Frequently Asked Questions (FAQ)

1) What is Goal Optimization in simple terms?

Goal Optimization means choosing a clear business goal (like qualified leads or profit) and continuously adjusting your marketing to improve that outcome using accurate measurement and testing.

2) How does Goal Optimization differ from “optimizing for clicks”?

Clicks are a proxy. Goal Optimization focuses on what clicks produce—sales, revenue, qualified pipeline, or retention—so you don’t scale traffic that fails to convert into value.

3) What’s the most common Goal Optimization mistake in Paid Marketing?

Optimizing to the easiest metric to track instead of the most meaningful one. Examples include optimizing to leads without measuring lead quality, or optimizing to ROAS without considering margin or returns.

4) How do I apply Goal Optimization to PPC if my sales cycle is long?

Use a combination of: accurate lead capture, offline outcome tracking (qualification and revenue), and interim quality signals (lead score, demo held). Then review performance with lag-aware reporting so PPC isn’t judged only on immediate conversions.

5) Do I need conversion values for Goal Optimization to work?

Not always, but values significantly improve Goal Optimization when conversions vary in quality or revenue. If you can’t set values, segment conversions (qualified vs unqualified) and optimize to the best proxy you can validate.

6) How often should I review Goal Optimization performance?
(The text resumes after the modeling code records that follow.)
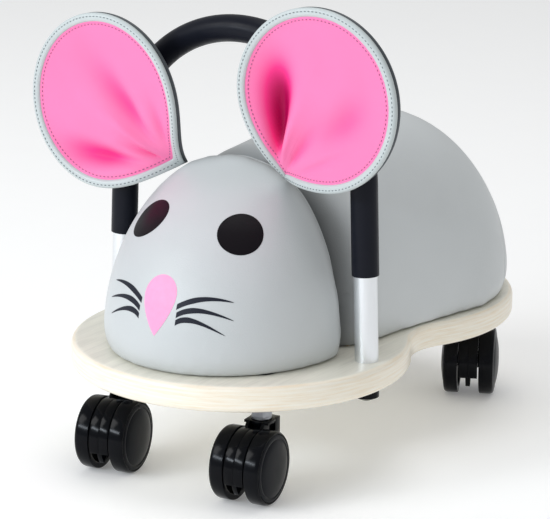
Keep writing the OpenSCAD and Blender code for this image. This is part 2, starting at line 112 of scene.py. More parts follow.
class CoverSettings(bpy.types.PropertyGroup):
    """Sizes and colours of the padded head and body"""

    voxel: length("Voxel", "Size of the mesh that the covers are shaped with", 0.004)
    head_grow: length("Head growth", "How far the head cover stands out from its foam", 0.0015)
    body_grow: length("Body growth", "How far the body cover stands out from its foam", 0.0015)
    travel: length("Travel", "The furthest that a point of a cover may move when it is inflated", 0.002)
    pressure: factor("Pressure", "Pressure that fills a cover out while it settles", 4.0)
    seam_depth: length("Seam depth", "Depth of a sewn seam", 0.0012)
    tuck_length: length("Tuck length", "How far back the body's drawn-in front edge reaches", 0.030)
    tuck: factor("Tuck", "Share by which the body's front edge is drawn in", 0.15)
    piping: length("Piping", "Radius of the sewn piping at the neck", 0.0011)
    piping_out: length("Piping out", "How far the head's piping stands out from the cover's edge", 0.0022)
    seam_back: length("Seam", "Distance of the body's rear seam from the handle", 0.187)
    seam_lean: angle("Seam lean", "Lean of the body's rear seam", 8)
    seam_half: length("Seam half width", "Half of the width of the sewn seam's hollow", 0.0022)
    head_grey: colour("Head grey", "Colour of the head's leatherette", (0.57, 0.595, 0.60))
    body_grey: colour("Body grey", "Colour of the body's leatherette", (0.61, 0.635, 0.64))
    stitch: colour("Stitch", "Colour of the body's stitching", (0.10, 0.13, 0.17))


class FaceSettings(bpy.types.PropertyGroup):
    """Places, sizes and inks of the printed face"""

    eye_x: length("Eye middle", "Distance of an eye from the middle plane", 0.0364)
    eye_z: length("Eye height", "Height of an eye's middle", 0.1752)
    eye_half_width: length("Eye half width", "Half of an eye's width", 0.0153)
    eye_half_height: length("Eye half height", "Half of an eye's height", 0.0158)
    nose_tip: length("Nose tip", "Height of the nose's point", 0.1106)
    nose_top: length("Nose top", "Height of the nose's round top", 0.1492)
    nose_half_width: length("Nose half width", "Half of the nose's width", 0.0123)
    whisker_half: length("Whisker half width", "Half of a whisker's width at its thickest", 0.0018)
    eye_ink: colour("Eye ink", "Colour of the eyes", (0.0045, 0.0030, 0.0050))
    whisker_ink: colour("Whisker ink", "Colour of the whiskers", (0.018, 0.020, 0.030))
    nose_ink: colour("Nose ink", "Colour of the nose", (1.0, 0.38, 0.62))


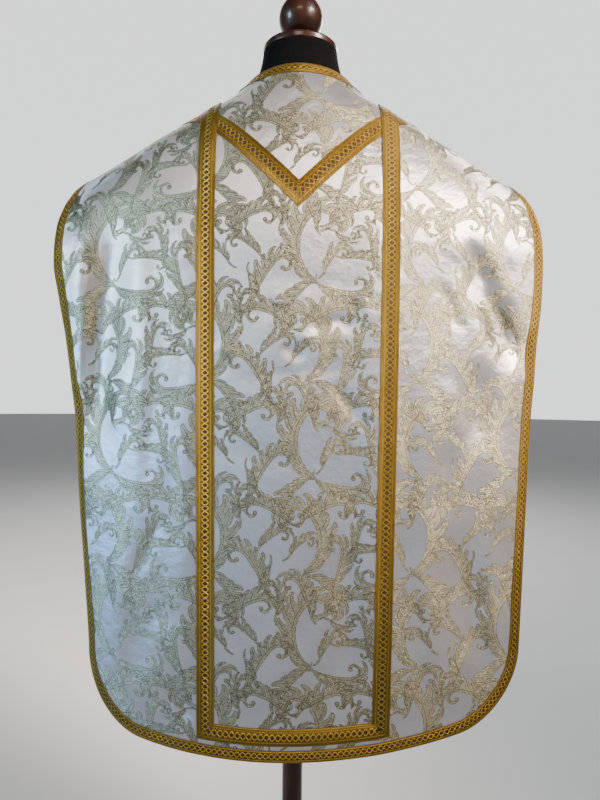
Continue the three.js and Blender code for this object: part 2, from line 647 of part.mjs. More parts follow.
// ---- dress form: its shoulders carry the cloth, and it stays just inside it everywhere ----
function torso(panels) {
  const half = curve(TORSO, "z", "half");
  const back = curve(TORSO, "z", "back");
  const front = curve(TORSO, "z", "front");
  const clear = 1.25;
  const sides = 48;
  const heights = [
    760, 764, 800, 845, 890, 940, 1000, 1060, 1120, 1180, 1240, 1290, 1330, 1355, 1376, 1392, 1404, 1414,
    1423, 1431, 1438, 1445, 1452, 1459, 1466, 1474, 1482, 1490, 1508, NECK.top - SEAM,
  ];
  const ray = new THREE.Raycaster();
  const rings = heights.map((z) =>
    Array.from({ length: sides }, (_, k) => {
      const t = (2 * Math.PI * (k + 0.5)) / sides;
      const a = half(z);
      const b = Math.sin(t) < 0 ? back(z) : front(z);
      let r = (Math.abs(Math.cos(t) / a) ** 2.2 + Math.abs(Math.sin(t) / b) ** 2.2) ** (-1 / 2.2);
      if (z > 1200 && z < NECKLINE.back.z) {
        // inside the whole ring of the cloth, the neck opening too, and inside the faces of the panels,
        // both taken just above so that the slope of the shoulder is clear as well
        const face = Math.sin(t) < 0 ? "back" : "front";
        const up = z + 1.5 * clear;
        const w = ring[face](Math.cos(t), up);
        let lo = 20;
        let hi = 500;
        for (let i = 0; i < 32; i++) {
          const mid = (lo + hi) / 2;
          const q = 1 - ((mid * Math.cos(t)) / w) ** 2;
          if (q > 0 && Math.abs(mid * Math.sin(t)) < depthAt[face](up) * q ** pinchAt(up)) lo = mid;
          else hi = mid;
        }
        r = Math.min(r, lo - 3 * clear);
        ray.set(new THREE.Vector3(0, 0, z + clear), new THREE.Vector3(Math.cos(t), Math.sin(t), 0));
        const hit = ray.intersectObjects(panels)[0];
        if (hit) r = Math.min(r, hit.distance - clear);
      }
      return [r * Math.cos(t), r * Math.sin(t), z];
    }),
  );
  return ringsToSolid(rings);
}

const materials = {
  brocade: new THREE.MeshStandardMaterial({ color: 0xd9d5cb, roughness: 0.45, side: THREE.DoubleSide }),
  galloon: new THREE.MeshStandardMaterial({ color: 0xc08a22, roughness: 0.4, metalness: 0.35 }),
  jersey: new THREE.MeshStandardMaterial({ color: 0x15161a, roughness: 0.95 }),
  wood: new THREE.MeshStandardMaterial({ color: 0x3a1d12, roughness: 0.4 }),
};
const root = new THREE.Group();
root.name = "roman_chasuble";
function add(name, geometry, material) {
  const mesh = new THREE.Mesh(geometry, materials[material]);
  mesh.name = name;
  root.add(mesh);
}
const neckHole = neckOpening();
for (const face of ["back", "front"]) {
  const sheet = panelGrid(face);
  add(`${face}_panel`, shape(solid(wall(sheet, 0, CLOTH)).subtract(neckHole)), "brocade");
  add(`${face}_edge_galloon`, braid([sheet], edgeGrid(face)), "galloon");
  for (const [side, hand] of [[-1, "left"], [1, "right"]]) {
    add(`${face}_v_band_${hand}`, braid([sheet], vGrid(face, side)), "galloon");
    add(`${face}_band_${hand}`, braid([raisedGrid(face, side)], uprightGrid(face, side)), "galloon");
  }
  add(`${face}_band_foot`, braid([sheet], footGrid(face)), "galloon");
}
const neckOutline = neckRing().map(({ edge, inner }) => [edge, inner]);
const neckSheets = [panelGrid("back", 0), panelGrid("front", 0)];
add("neck_galloon", braid(neckSheets, neckOutline, { around: true, low: laid + SEAM / 2 }), "galloon");
add("form_torso", torso(root.children.filter((m) => m.name.endsWith("_panel"))), "jersey");
add(
  "form_neck_cap",
  turned(
    [
      { r: CAP.radius - 1, z: CAP.z },
      { r: CAP.radius, z: CAP.z + 2.5 },
      { r: CAP.radius, z: CAP.z + CAP.thick - 4 },
      { r: CAP.radius - 1.6, z: CAP.z + CAP.thick - 1 },
      { r: CAP.radius - 4, z: CAP.z + CAP.thick },
    ],
    48,
  ),
  "wood",
);
const knobFoot = CAP.z + CAP.thick + SEAM;
add("form_knob", turned(KNOB.map(({ r, z }) => ({ r, z: z + knobFoot })), 40), "wood");
const poleTop = TORSO[TORSO.length - 1].z - SEAM;
add(
  "form_pole",
  turned(
    [
      { r: POLE.radius, z: BASE.crown + SEAM },
      { r: POLE.radius, z: poleTop - POLE.collarHeight },
      { r: POLE.collar - 4, z: poleTop - POLE.collarHeight + 3 },
      { r: POLE.collar, z: poleTop - POLE.collarHeight + 9 },
      { r: POLE.collar, z: poleTop },
    ],
    32,
  ),
  "wood",
);
add(
  "form_base",
  turned(
    [
      { r: BASE.radius - 2, z: 0 },
      { r: BASE.radius, z: 3 },
      { r: BASE.radius, z: BASE.thick - 5 },
      { r: BASE.radius - 5, z: BASE.thick },
      { r: 60, z: BASE.thick + 5 },
      { r: 34, z: BASE.crown - 6 },
      { r: 28, z: BASE.crown },
    ],
    64,
  ),
  "wood",
);
export default root;
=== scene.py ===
"""Roman chasuble of silver-white damask with gold galloon, on a limbless dress form.

The panels and the braid follow the same rings, sides, hem and folds as the CAD model, in millimetres, and
are scaled to metres when a mesh is made. The back panel faces -Y. The leaf pattern is an own design.
"""
import math

import bpy
import numpy as np
from mathutils import Matrix, Vector
from mathutils.geometry import delaunay_2d_cdt


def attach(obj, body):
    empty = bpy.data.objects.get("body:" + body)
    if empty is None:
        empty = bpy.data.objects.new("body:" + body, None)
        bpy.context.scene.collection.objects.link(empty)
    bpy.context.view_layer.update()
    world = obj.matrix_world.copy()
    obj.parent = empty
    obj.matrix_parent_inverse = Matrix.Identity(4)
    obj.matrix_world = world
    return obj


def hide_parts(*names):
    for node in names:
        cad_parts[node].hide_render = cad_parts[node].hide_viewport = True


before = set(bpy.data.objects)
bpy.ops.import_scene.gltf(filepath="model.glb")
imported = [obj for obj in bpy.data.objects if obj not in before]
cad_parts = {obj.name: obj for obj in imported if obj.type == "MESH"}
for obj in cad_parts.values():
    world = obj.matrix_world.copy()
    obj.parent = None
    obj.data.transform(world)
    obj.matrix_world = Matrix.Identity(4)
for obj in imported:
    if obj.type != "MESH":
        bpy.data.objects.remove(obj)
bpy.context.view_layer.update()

MM = 0.001


# ---- shape of the garment, as in the CAD source ----
def table(names, *rows):
    """Columns of a table by name."""
    return dict(zip(names.split(), np.array(rows, float).T))


CLOTH = 1.5  # panel with its interlining and lining
GALLOON = 1.0  # thickness that one band takes up where another passes over it
SEAM = 0.3  # space between pieces
EDGE_WIDTH = 17
NECK_WIDTH = 19
BAND_WIDTH = 26
V_WIDTH = 28
BAND_TOP, BAND_FOOT = 132, 126.5  # half distance between the upright bands
V_TIP = {"back": 1248, "front": 1196}
V_SLOPE = 0.97
FOOT_RISE = 23  # from the hem to the cross piece at the foot
CORNER = 88  # radius of the rounded bottom corners
DATUM = 1181  # flat heights are counted from this ring
TIP_SPREAD = -1.45  # slope of the half width at the shoulder tip
FACES = ("back", "front")
OUTWARD = {"back": -1, "front": 1}
HANDS = ((-1, "left"), (1, "right"))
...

For active Paid Marketing programs, review key goal metrics weekly and conduct deeper analysis monthly (segmentation, cohorts, creative fatigue, and funnel drop-offs). The right cadence depends on spend, volume, and sales-cycle length.

7) Can Goal Optimization improve results without increasing budget?

Yes. Better Goal Optimization often reallocates spend away from low-value segments and toward higher-value ones, improving efficiency (CPA/CAC) and outcomes (revenue or qualified pipeline) even at the same budget level.